8 Jul 2024

‘We will not be judged by the constraints and failures over the past 14 years’ – Science Secretary Peter Kyle

We are joined by Peter Kyle, newly appointed as the secretary of State for Science, Innovation and Technology.

Krishnan Guru-Murthy: We’ll come to your brief in a moment. But just on getting Britain building, how are you going to take the country with you? You’ve got a lot of very slim majorities. You could annoy people very quickly, couldn’t you?

Peter Kyle: We have just won an election with a substantial majority, and we didn’t hide what our intentions were when it came to building and getting Britain building again in the election. This is something we spoke about repeatedly all the way through it. And it was there, written in our manifesto, loud and clear. So actually, this isn’t just about selling this to the country. The country has just endorsed our manifesto and our approach to this, but we are going to do so with a resolution using the power and authority that comes with central government.
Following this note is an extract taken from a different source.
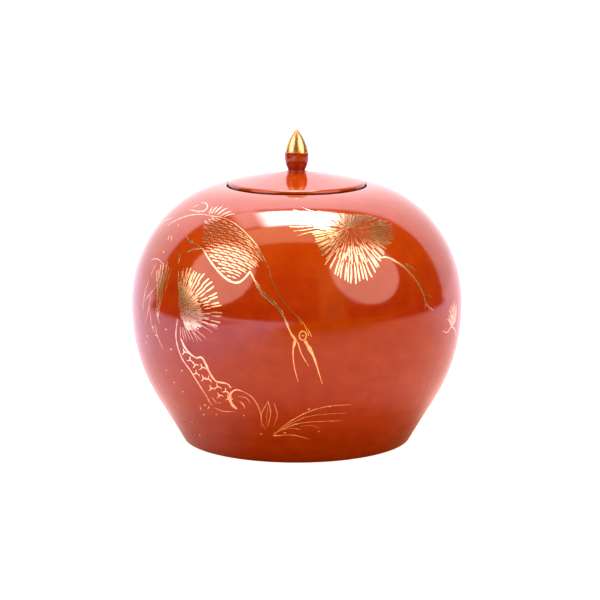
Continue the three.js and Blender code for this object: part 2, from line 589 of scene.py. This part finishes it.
# ---- gilding --------------------------------------------------------------------------------------
def wall_table():
    """Length along the wall from the foot, radius, height and outward direction, at close steps."""
    points = outer_wall(300, 380)
    table, along = [], 0.0
    for i, p in enumerate(points):
        a = points[max(i - 1, 0)]
        b = points[min(i + 1, len(points) - 1)]
        along += math.dist(points[i - 1], p) if i else 0.0
        dr, dz = b[0] - a[0], b[1] - a[1]
        size = math.hypot(dr, dz)
        table.append((along, *p, dz / size, -dr / size))
    return table


TABLE = wall_table()
LENGTHS = [row[0] for row in TABLE]


def wall_at(along):
    """Radius, height and outward direction at a length along the wall."""
    along = min(max(along, 0.5), LENGTHS[-1] - 0.5)
    i = bisect.bisect_right(LENGTHS, along) - 1
    t = (along - LENGTHS[i]) / (LENGTHS[i + 1] - LENGTHS[i])
    return [a + (b - a) * t for a, b in zip(TABLE[i][1:], TABLE[i + 1][1:])]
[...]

But as you heard there, we will always, always give local areas, local authorities, the first chance to get this right. We see this as a partnership between different layers of government. We all have our role to play in this. Local areas must be in control of where housing and other infrastructure items are built. But there are some times that there are just local obstacles to get it done. In those circumstances, you will find an assertive central government as we step in to try and break down those barriers. Sometimes local authorities will be asking us to do so because they have too many barriers locally.
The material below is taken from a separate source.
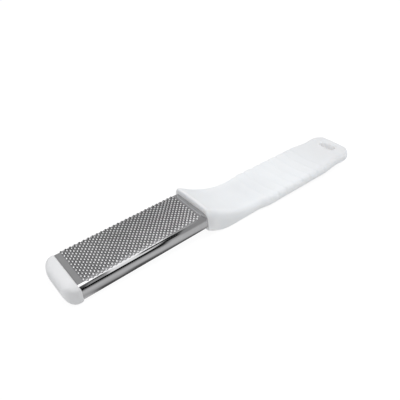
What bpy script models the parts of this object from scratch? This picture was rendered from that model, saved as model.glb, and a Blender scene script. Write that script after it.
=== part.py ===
# Foot file: a toothed stainless sleeve over a plastic spine, with an end cap and a cranked handle.
# Blender 4.5, metres, +Z up.
#
# Every piece is drawn in the head's own frame: x runs from the cap's joint to the handle's end,
# y goes across, and z is 0 on the toothed face. One empty then lays the whole file down, so that
# it rests on its cap and on the flat land under the crank, with the origin under its middle.

import math

import bmesh
import bpy
from mathutils import Matrix, Vector

# Fit between pieces
CLEARANCE = 0.0003

# Sleeve: one stainless sheet folded round the spine, its two edges meeting underneath
SLEEVE_WIDTH = 0.0330
SLEEVE_HEIGHT = 0.0124
SLEEVE_EDGE_RADIUS = 0.0032
SHEET_THICKNESS = 0.0008
EXPOSED_LENGTH = 0.0900
SLEEVE_IN_COLLAR = 0.0048
SEAM_GAP = 0.0005

# Teeth: staggered rows, alternate rows shifted by half a pitch, the outermost ones out on
# the sleeve's rounded edges
TOOTH_PITCH = 0.0029
TOOTH_ROW_STEP = 0.001505
TOOTH_HEIGHT = 0.0008
TOOTH_EDGE_MARGIN = 0.0024
PLAIN_BAND_AT_CAP = 0.0031
PLAIN_BAND_AT_COLLAR = 0.0038
TOOTH_BED_RISE = 0.00005
EDGE_TOOTH_SINK = 0.0003
EDGE_TOOTH_SHARE = 0.94

# End cap: a rounded bar, a plug that fills the sleeve's mouth, and a peg into the spine
CAP_LENGTH = 0.0091
CAP_OVERHANG = 0.0006
CAP_RISE = 0.0001
CAP_DROP = 0.0016
CAP_CORNER_RADIUS = 0.0075
CAP_NOSE_RADIUS = 0.0052
CAP_SIDE_RADIUS = 0.0034
CAP_RIM_RADIUS = 0.0005
PLUG_LENGTH = 0.0100
PEG_LENGTH = 0.0080
PEG_WIDTH = 0.0150
PEG_HEIGHT = 0.0046

# Spine: carries the sleeve and runs down the crank into the grip
TANG_WIDTH = 0.0200
TANG_IN_GRIP = 0.0260

# Collar: the front of the handle, which holds the sleeve's end
COLLAR_WALL = 0.0010
COLLAR_RISE = 0.0060
COLLAR_FLOOR = 0.0020
COLLAR_LEAN = 0.0016
COLLAR_EDGE_RADIUS = 0.0028
COLLAR_SIDE_DEPTH = 0.0080
COLLAR_RIM_RADIUS = 0.0032
COLLAR_SIDE_RIM_RADIUS = 0.0003
COLLAR_UNDER_RIM_RADIUS = 0.0012

# Crank: where the handle drops from the collar to the grip
CRANK_TOP_LENGTH = 0.0480
CRANK_UNDERSIDE_LENGTH = 0.0240
NECK_SPREAD = 0.0008
NECK_LENGTH = 0.0220
LAND_CUT = 0.00015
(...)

Krishnan Guru-Murthy: So you will sometimes override concerns. We also saw in Helia’s piece the start of the building industry objecting to the sort of onerous requirements you’re going to put on them to build social housing and saying, ‘Well, can’t be done and still make a profit’. In the past, we’ve seen governments weaken the demands on developers. Do you promise you won’t be doing that?

Peter Kyle: We have high expectations. We are going to create and build 1.5 million new homes. What we’re not going to do is have some parts, not all parts but some parts, of the developer community, for want of a better expression, coming to us and saying they want it better. Actually, we are talking about making sure we create the circumstances, breaking down the barriers to developers coming in and developing good quality homes right from the outset of this government. So they should be out there seizing the opportunities that we are creating, not out there saying ‘We want more, more, more’. Now come to us when there are specific challenges, and we will try and be a partner to breaking down those challenges. But our country needs new homes. It needs new social homes, it needs new infrastructure, whether that be labs for science and life sciences, whether that means data centres for the digital infrastructure of the future. This is a government that will break down those barriers and make sure we can get our country fit for the future.

Krishnan Guru-Murthy: Let’s come to your department. You said today that you’re an economic department now, in science and technology. Of course, the impact of Brexit has been very damaging for science in Britain, and we’ve only just got back into the Horizon scheme. How are you going to make up for that lost ground and turn science into an economic powerhouse?

Peter Kyle: When you go back to those dark periods where the government landed us with a terrible Brexit deal and yanked us out of the Horizon programme, which meant that scientists in this country could collaborate and work incredibly productively with scientists elsewhere and institutions similarly. Of course, that has been returned to a degree now. But, luckily, we have a very resilient world-class scientific community here. We have the Crick Institute, we have a university sector that’s very mature, and we have great partnerships between the private sector and public research institutions. What we’re talking about now is building upon that, because we want to make sure that that is part of our economic development programme. So we’ve already announced a regulatory innovation office, which I’ll be getting off the ground in short order. That will expedite innovations through the regulatory landscape so we can get out there and benefit the health of the nation and economic growth quickly. We’re going to review planning. We’re going to make sure we have a regulation update as well, and we’re going to make sure that we’re building more labs and data centres going forward. So these are the things we can do straight away to really capture. And of course, we’ve announced in the last 24 hours that Patrick Vallance, the former chief scientific officer, is coming into government as a science officer to make sure he can use his wisdom and experience to turbocharge and be the partner that the sector needs to get this sector really rocketing. We will become an economic department in DSIT.

Krishnan Guru-Murthy: Essential to science is the universities. When will they get their settlements from government, and know whether they can all survive?

Peter Kyle: It’s not just the economic settlement that is the issue. Now, the department I’m responsible for funds the research side of universities, and it’s crucial funding. We want to make sure we can make better use of the existing funding out there. So we’re moving from one to three year funding programmes, to ten year R&D programmes when it benefits the health of the nation, economic growth, or our priorities that we set out an industrial strategy. That’s not going to cost a penny to the exchequer, but it will give certainty to those research institutions, and it will crowd in funding from the private sector, unlock more private sector investment into these sectors. These are the things we can do without spending, without borrowing, without taxing more. These are the lessons we have to learn, and it’s why we will not be judged on the constraints and failures of the past 14 years, because there is another way forward. Having an assertive government that’s out there, unlocking potential, using all the tools it has, not just tax and spend, to make sure that we can get the investment into our economy and public services that we need so badly.